After about a week of Ramadan had passed, and I had had enough of the soup and samosa, I felt the urge for a pizza for sahoor, and expressed my culinary wants to my wife who shook her head in surprise with “pizza in Ramadan!”, but she was a sport and willing to indulge me.
Around 11 in the evening we stopped at the popular pizza outlet on one of the main thoroughfares in the city. As we made our way and sat down in one of the booths, I could not help but notice that the place was very active. The presence of a large play area seemed to attract a lot of young ones. My wife ordered a salad and I a small pizza.
While seated and quietly discoursing on events, I kept being bumped at the back of my head from someone in the booth behind me. It was an annoying sensation, and I had to turn around and settle matters. Standing behind me on the seat was a five-year-old who was the reason for my agitation. He was exploring the back of my head with a plastic toy. Next to him sat his sister who could not have been more than three years old. Across them sat a nanny who presented me with an apologetic, somewhat frightened look.
I quietly urged the boy to sit down in his seat and wait for his food. I also inquired from the nanny where the parents were. The nanny meekly responded that the father was out with friends and the mother was at home entertaining. OK, I figured, maybe there was a reason. By this time though, the nanny had apparently gathered enough resolve and courage to tell me that this was not an isolated incident. It happened all the time.
She was educated, this nanny, and concerned with the apparent lack of love and attention her two charges were receiving at the hands of their parents. In fact, she felt that she had taken some of the mother’s roles over by default. “Look around you,” she volunteered, “and see how many children are here with their nannies.” Sure enough, a quick glance around the dining hall seemed to affirm her statement.
There were kids everywhere, and very few parents in sight. Most were not fortunate to have an educated nanny who may have tried to maintain some discipline or control. In fact, some of the nannies were not much past puberty themselves and seemed awed by the events surrounding them. The children sat at tables, on them, and even crawled underneath them. And once they were done with that, they went to the next table.
They harried their nannies; they ignored their food. The poor waiters had to spend more time cleaning up spilt food off floors than to cater to servicing the needs of the clientele.
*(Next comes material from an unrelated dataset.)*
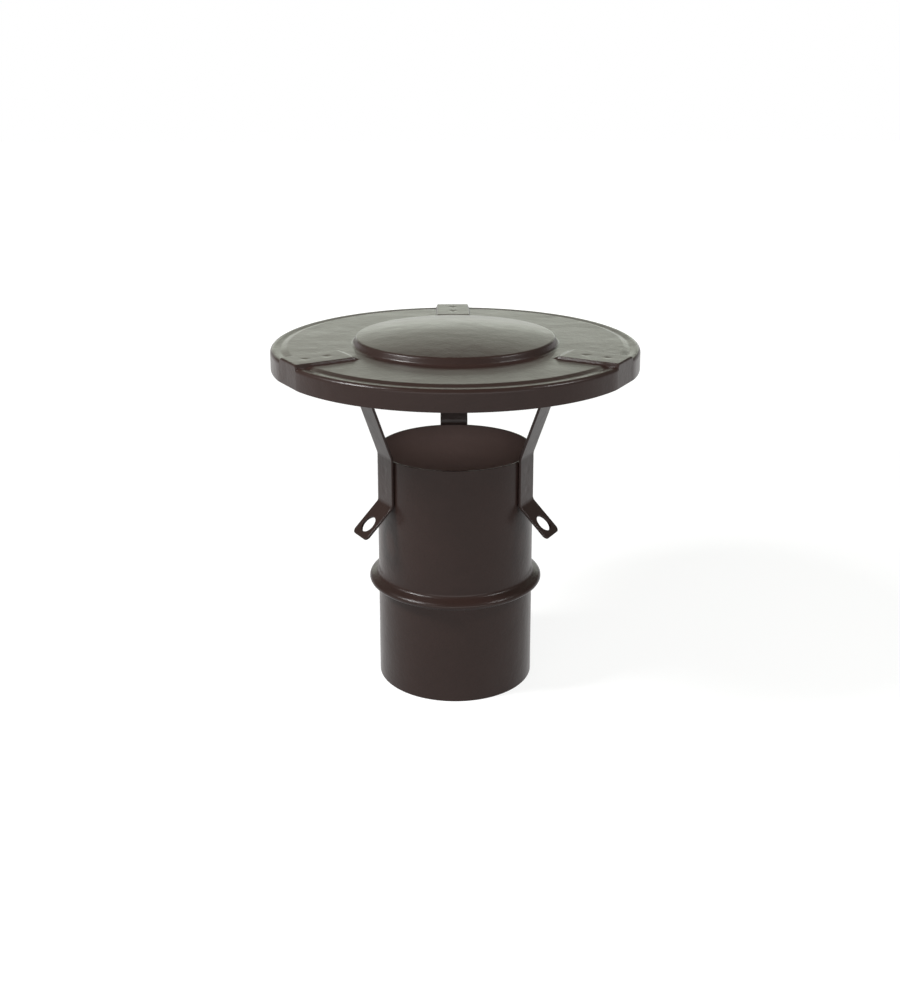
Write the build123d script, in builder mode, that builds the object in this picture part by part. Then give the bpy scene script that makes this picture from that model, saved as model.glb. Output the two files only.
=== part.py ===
from build123d import *
from math import cos, radians, sin
import os

# A rain cap for a stove flue, in enamelled sheet steel. The pipe end pushes into the flue as far as its
# rolled bead, and a pressed lid stands clear of the open mouth on three bent straps.
# Millimetres. Z runs up the pipe's axis, and the origin is the centre of the pipe's lower rim.

sheet = 1.2  # thickness of the pipe and of the lid

# Pipe, with a bead rolled out of its wall
pipe_radius = 60.0  # outside, for a 120 mm flue
pipe_length = 184.0
bead_foot = 75.5  # the spigot below this goes into the flue
bead_middle = 79.6
bead_shoulder = 85.3
bead_flank_reach = 11.0  # the two flanks would meet this far out of the wall
bead_foot_round = 2.0
bead_crown_round = 3.2
bead_shoulder_round = 3.5

# Lid, from its middle outwards
boss_crown_rise = 6.5
boss_wall = 5.2
boss_top_radius = 74.8
boss_foot_radius = 77.2
boss_round = 2.5
brim_top = 266.8
groove_start = 126.0
groove_middle = 130.5
groove_depth = 1.5
groove_round = 4.0
rim_crest = 134.5
rim_drop = 0.8  # the rim outside the groove stands this much below the brim
rim_round = 3.0
lid_radius = 138.5
skirt_bottom = 250.5

# Straps, and the pads that the press raises in the brim as channels for their feet
strap_count = 3
strap_names = ["strap_back", "strap_left", "strap_right"]
first_strap_angle = 90.0
strap_width = 22.0
strap_thickness = 2.0
strap_slope = 0.363  # outward for each unit of height
weld_depth = 0.3  # how far the weld seats the flat strap in the round wall
mouth_bend = 186.4  # height of the bend at the pipe's mouth
mouth_bend_round = 10.0
ear_bend = 148.5
ear_bend_round = 6.0
ear_angle = 43.5  # below level
ear_length = 32.0
ear_hole_radius = 6.5
ear_hole_edge = 11.3  # from the hole's centre to the ear's tip
ear_corner = 4.0
foot_end = 133.0
foot_bend_round = 8.0
foot_corner = 3.0
pad_height = 2.0
pad_start = 87.0
pad_ramp = 5.5
pad_width = 28.0
pad_flat = 137.5  # the rim is pressed flat across the pad's end, this far from the axis
pad_round = 1.6

# The pipe is one wall, drawn as its outer line, thickened inwards and turned about the axis.
with BuildPart() as pipe:
    with BuildSketch(Plane.XZ):
        with BuildLine():
            FilletPolyline(
                (pipe_radius, 0),
                (pipe_radius, bead_foot),
                (pipe_radius + bead_flank_reach, bead_middle),
                (pipe_radius, bead_shoulder),
                (pipe_radius, pipe_length),
                radius=[bead_foot_round, bead_crown_round, bead_shoulder_round],
            )
            offset(amount=sheet, side=Side.LEFT)
        make_face()
    revolve(axis=Axis.Z)
pipe.part.label = "flue_pipe"


def lid_form(inset):
    """The lid as a solid block, with every face drawn in from the outside by the inset."""
    boss_top = brim_top + boss_wall - inset
    crown_top = boss_top + boss_crown_rise
    brim = brim_top - inset
    boss_edge_radius = boss_top_radius - inset
    crown_radius = (boss_edge_radius**2 + boss_crown_rise**2) / (2 * boss_crown_rise)
    radius = lid_radius - inset
    with BuildPart() as pad:
        with BuildSketch(Plane.XZ):
            with BuildLine():
                Polyline(
                    (pad_start, skirt_bottom),
                    (pad_start, brim),
                    (pad_start + pad_ramp, brim + pad_height),
                    (pad_flat - inset, brim + pad_height),
                    (pad_flat - inset, skirt_bottom),
                    close=True,
                )
            make_face()
        extrude(amount=pad_width / 2 - inset, both=True)
        raised = pad.edges().filter_by(lambda edge: edge.center().Z > brim + pad_height / 4)
        fillet(raised, radius=pad_round - inset)
    with BuildPart() as form:
        with BuildSketch(Plane.XZ):
            with BuildLine():
                RadiusArc((0, crown_top), (boss_edge_radius, boss_top), crown_radius)
                FilletPolyline(
                    (boss_edge_radius, boss_top),
                    (boss_foot_radius - inset, brim),
                    (groove_start, brim),
                    (groove_middle, brim - groove_depth),
                    (rim_crest, brim - rim_drop),
                    (radius, brim - rim_drop),
                    (radius, skirt_bottom),
                    radius=[
                        boss_round + inset,
                        groove_round - inset,
                        groove_round + inset,
                        groove_round - inset,
                        rim_round - inset,
                    ],
                )
                Polyline((radius, skirt_bottom), (0, skirt_bottom), (0, crown_top))
            profile = make_face()
            boss_edge = profile.vertices().sort_by_distance((boss_edge_radius, 0, boss_top))[0]
            fillet(boss_edge, radius=boss_round - inset)
        revolve(axis=Axis.Z)
        with PolarLocations(0, strap_count, start_angle=first_strap_angle):
            add(pad.part)
        with BuildSketch(Plane.XY.offset(skirt_bottom)):
            with PolarLocations(pad_flat - inset + pad_width / 2, strap_count, start_angle=first_strap_angle):
                Rectangle(pad_width, 3 * pad_width)
        extrude(amount=crown_top - skirt_bottom, mode=Mode.SUBTRACT)
    return form.part


# The lid is pressed from one disc, so its inside follows its outside a sheet's thickness in.
with BuildPart() as lid:
    add(lid_form(0))
    add(lid_form(sheet), mode=Mode.SUBTRACT)
lid.part.label = "rain_lid"

# One strap, bent from flat bar: a foot in the lid's channel, a slanted leg, a length welded down the
# pipe, and an ear turned out below it with a hole for a guy wire. It is drawn as the face that seats
# on the lid and on the pipe, and thickened away from them.
seat_radius = pipe_radius - weld_depth
foot_top = brim_top - sheet + pad_height
leg_top_radius = seat_radius + strap_slope * (foot_top - mouth_bend)
ear_out = Vector(cos(radians(ear_angle)), 0, -sin(radians(ear_angle)))
ear_normal = Vector(sin(radians(ear_angle)), 0, cos(radians(ear_angle)))
ear_tip = Vector(seat_radius, 0, ear_bend) + ear_out * ear_length
hole_centre = ear_tip - ear_out * ear_hole_edge
with BuildPart() as strap:
    with BuildSketch(Plane.XZ):
        with BuildLine():
            FilletPolyline(
                (foot_end, foot_top),
                (leg_top_radius, foot_top),
                (seat_radius, mouth_bend),
                (seat_radius, ear_bend),
                (ear_tip.X, ear_tip.Z),
                radius=[foot_bend_round, mouth_bend_round, ear_bend_round],
            )
            offset(amount=strap_thickness, side=Side.LEFT)
        make_face()
    extrude(amount=strap_width / 2, both=True)
    foot_corners = strap.edges().filter_by(Axis.Z).sort_by(Axis.X)[-2:]
    fillet(foot_corners, radius=foot_corner)
    across_ear = strap.edges().filter_by(Axis((0, 0, 0), ear_normal))
    fillet(across_ear.sort_by(Axis.Z)[:2], radius=ear_corner)
    with BuildSketch(Plane(hole_centre, x_dir=ear_out, z_dir=ear_normal)):
        Circle(ear_hole_radius)
    extrude(amount=2 * strap_thickness, both=True, mode=Mode.SUBTRACT)
    with BuildSketch(Plane.XY.offset(bead_shoulder)):
        Circle(pipe_radius)
    extrude(amount=mouth_bend + mouth_bend_round - bead_shoulder, mode=Mode.SUBTRACT)

os.makedirs("parts", exist_ok=True)
pieces = [pipe.part, lid.part]
for index, name in enumerate(strap_names):
    angle = first_strap_angle + index * 360 / strap_count
    piece = strap.part.rotate(Axis.Z, angle)
    piece.label = name
    pieces.append(piece)
for piece in pieces:
    export_step(piece, f"parts/{piece.label}.step")
    size = piece.bounding_box().size
    print(piece.label, "volume", round(piece.volume), "size", [round(length, 1) for length in size])
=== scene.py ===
# %% [markdown]
# # A rain cap for a stove flue
#
# The object is a short length of enamelled stove pipe with a pressed lid over its open end. Three
# bent straps hold the lid up. This lesson rebuilds its looks around a packed CAD model, which gives
# the frame: every new piece goes exactly where the CAD piece is, and then stands for it.
#
# The whole cap is dark, glossy and smooth, so almost all that we see of it is reflection.
# Reflections show every flaw of a surface. That is why each piece is modelled again here with many
# fine faces and softened edges, rather than shown as the CAD program's loose triangles.

# %% Load the frame
import math

import bpy
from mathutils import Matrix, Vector


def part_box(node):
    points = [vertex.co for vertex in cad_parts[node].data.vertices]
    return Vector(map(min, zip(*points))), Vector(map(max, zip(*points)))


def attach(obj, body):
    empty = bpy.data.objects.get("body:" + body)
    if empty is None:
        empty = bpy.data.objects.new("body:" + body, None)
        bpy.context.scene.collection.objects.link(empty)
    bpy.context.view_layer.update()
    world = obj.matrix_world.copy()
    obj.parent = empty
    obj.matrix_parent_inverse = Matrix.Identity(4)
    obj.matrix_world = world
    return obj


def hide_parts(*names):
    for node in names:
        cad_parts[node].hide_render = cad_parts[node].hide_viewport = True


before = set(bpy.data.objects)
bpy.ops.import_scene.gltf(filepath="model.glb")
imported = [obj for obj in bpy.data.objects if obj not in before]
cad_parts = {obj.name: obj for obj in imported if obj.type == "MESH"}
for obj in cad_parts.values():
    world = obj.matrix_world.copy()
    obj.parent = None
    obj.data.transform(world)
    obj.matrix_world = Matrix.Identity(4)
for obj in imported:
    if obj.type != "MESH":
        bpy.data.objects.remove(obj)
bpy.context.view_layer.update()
print("nodes:", sorted(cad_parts))

# %% [markdown]
# ## Sizes
#
# Blender works in metres, and sheet metal is measured in millimetres. One factor keeps the numbers
# readable. The heights that the CAD boxes can give are read from them, and the rest are the sizes a
# sheet metal worker would write on the drawing. The last three say how near two places have to be
# to count as the same one.

# %% Sizes
MM = 0.001
SHEET = 1.2 * MM
PIPE_RADIUS = 60 * MM
LID_RADIUS = 138.5 * MM
_, pipe_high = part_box("flue_pipe")
lid_low, lid_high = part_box("rain_lid")
PIPE_TOP = pipe_high.z
SKIRT_BOTTOM = lid_low.z
CROWN_TOP = lid_high.z
SAME_CORNER = 0.02 * MM
SAME_LEVEL = 0.01 * MM
SAME_VERTEX = 0.002 * MM
print("pipe top", round(PIPE_TOP / MM, 1), "mm, skirt bottom", round(SKIRT_BOTTOM / MM, 1), "mm")

# %% [markdown]
# ## Choosing what to work on
#
# In edit mode a tool works on whatever is selected. By hand you would click the wanted corners, or
# drag a box over them. A script selects by a rule instead, such as all faces at one height, and the
# helpers below do that. They also switch edit mode on and off, which most mesh tools need.


# %% Select by a rule
def select_nothing():
    """Leaves edit mode and deselects every object."""
    if bpy.context.object and bpy.context.object.mode != "OBJECT":
        bpy.ops.object.mode_set(mode="OBJECT")
    bpy.ops.object.select_all(action="DESELECT")


def only(piece):
    """Makes one object the selected and active one, in object mode."""
    select_nothing()
    piece.select_set(True)
    bpy.context.view_layer.objects.active = piece


def edit_all(piece):
    """Enters edit mode on one object, with its whole mesh selected."""
    only(piece)
    bpy.ops.object.mode_set(mode="EDIT")
    bpy.ops.mesh.select_all(action="SELECT")


def pick(piece, kind, test):
    """Selects the vertices, edges or faces that pass a test, and leaves edit mode on.

    A face is tested at its middle, and an edge passes when both its ends do.
    """
    only(piece)
    bpy.ops.object.mode_set(mode="EDIT")
    bpy.ops.mesh.select_mode(type=kind)
    bpy.ops.mesh.select_all(action="DESELECT")
    bpy.ops.object.mode_set(mode="OBJECT")
    mesh = piece.data
    if kind == "VERT":
        spots = [(vertex, [vertex.co]) for vertex in mesh.vertices]
    elif kind == "EDGE":
        spots = [(edge, [mesh.vertices[end].co for end in edge.vertices]) for edge in mesh.edges]
    else:
        spots = [(face, [face.center]) for face in mesh.polygons]
    for element, places in spots:
        element.select = all(test(co) for co in places)
    chosen = sum(element.select for element, places in spots)
    bpy.ops.object.mode_set(mode="EDIT")
    return chosen


# %% [markdown]
# ## The pipe's line
#
# A pipe, a bead and a lid are all round about one axis, so each is a line that is turned. By hand
# you would start from one vertex, extrude it from point to point to draw the line, and round its
# corners with a vertex bevel. The two helpers do the same with the same operators. Blender has no
# single-vertex primitive without an add-on, so a plane is merged into one vertex first.
#
# The pipe is one wall of sheet. A machine rolls a bead out of it near the lower end, to stop it at
# the right depth in the flue. The bead is a narrow ridge with two steep flanks, a round crest and a
# tight round at either side, so it is drawn as three corners with three radii.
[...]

Those few kids who were sitting quietly with their parents were just mesmerised by the activity of these parentless children. I could see that this sprinkling of parents was attempting with great difficulty to restrain their children’s natural inclination to join in the unrestrained fun.
Two African nannies swept by me, each one holding on to a child who could not have been more than six or seven years old. Both the little boys were boisterous and were attempting to break away from their nannies’ grasp. What struck me as odd was that one of the children, barely a toddler, was busily chatting away on a cellular phone as he was being led to a table. He was loud too! I was even more surprised when a few minutes later, the other kid took out a cellular phone from a pocket in his shorts and started using it.
It truly saddened me — this spectacle. These children, in the most formative years of their lives, were an abandoned lot. It does not take one to be a social scientist to figure out the shape of the tree of the future that we are planting today, and such situations cannot be excused simply to the overindulgence of parents. No, this is more a case of desertion. In the Nordic countries, it is often referred to as child abuse. Yet in most parts of the Gulf, the presence of nannies has somehow transformed them into adoptive parents.
In our society today the institution of marriage is being slowly threatened by the callous attitudes the partners have for such a union. In return, the fate of most children is being sealed within such a toxic relationship. Marriage counselling, a duty that traditionally rested with in-laws, is gradually eroding as the distances between married couples and their elders increase. There must be a national resolve to encourage the establishment of qualified counselling centers and trained counsellors to arrest this trend.
We cannot bask in the glory of newly opened airports or soccer stadiums. Our wealth is in these kids, and it is they who shall determine the course of tomorrow. Let us individually pay attention to where it matters most.